В Каросте живет много баптистов. Мы о них так пренебрежительно говорим, а я видела такую картинку: идет баптист по улице и ведет за ручку пьяницу, так бережно… Мы все должны таким заниматься время от времени, а не только о себе думать. Впрочем, каждый делает то, что может. Другой не напишет книгу — я напишу. Другой не будет каждого бомжа спасать — доктор Лиза будет. Кто-то перевел ее дневники на латышский и опубликовал. Я читаю эти небольшие, очень пронзительные записочки и вижу злые комментарии людей, которые, наверное, даже не читали, а просто заголовок увидели. Читаю и плачу.


— Почему ты в итоге покинула Каросту?


— Мне и сейчас там нравится — там все так красиво. Особенно когда сирень цветет — умереть от красоты можно. По-моему, сирень — это самый русский цветок. Но больше я там оставаться не могла — уж больно все трагично. Решила, что надо мне пожить в каком-нибудь латышском месте — на хуторе, где трава, озеро или речка, где тихо и нежно. А в Каросте нет места нежности — там все красиво и жестко: все эти руины, взрывчатка, которую находят чуть не каждый день, ревнивый парень, который сбил невесту машиной, а потом сам спрыгнул из окна. Храм очень спасает, но все равно, это место — какой-то камертон трагичности.

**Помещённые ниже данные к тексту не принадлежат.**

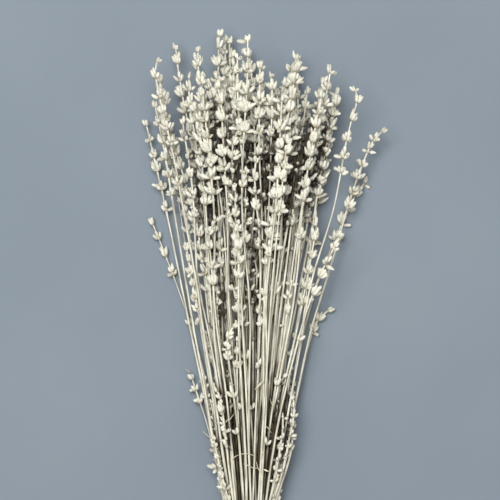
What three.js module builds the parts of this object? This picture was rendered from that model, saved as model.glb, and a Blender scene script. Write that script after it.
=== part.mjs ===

Впрочем, я еще напишу одну книжку про Каросту, если сложится. Детскую сказку про туман. Весной в Лиепае он какой-то особенно густой, ничего не видно — только золотые купола блестят. И я придумала историю, как однажды храм исчез в тумане — дети пошли его искать, а нашли волшебные камушки, сквозь которых видна суть вещей…


Когда я прошла через все это, то поняла, что настоящая ценность жизни была там — в тишине и нищете Каросты. Там закалялась сталь. То, что у меня сейчас жизнь наладилась — это только на поверхности. Пройдет время — надо будет снова нырнуть.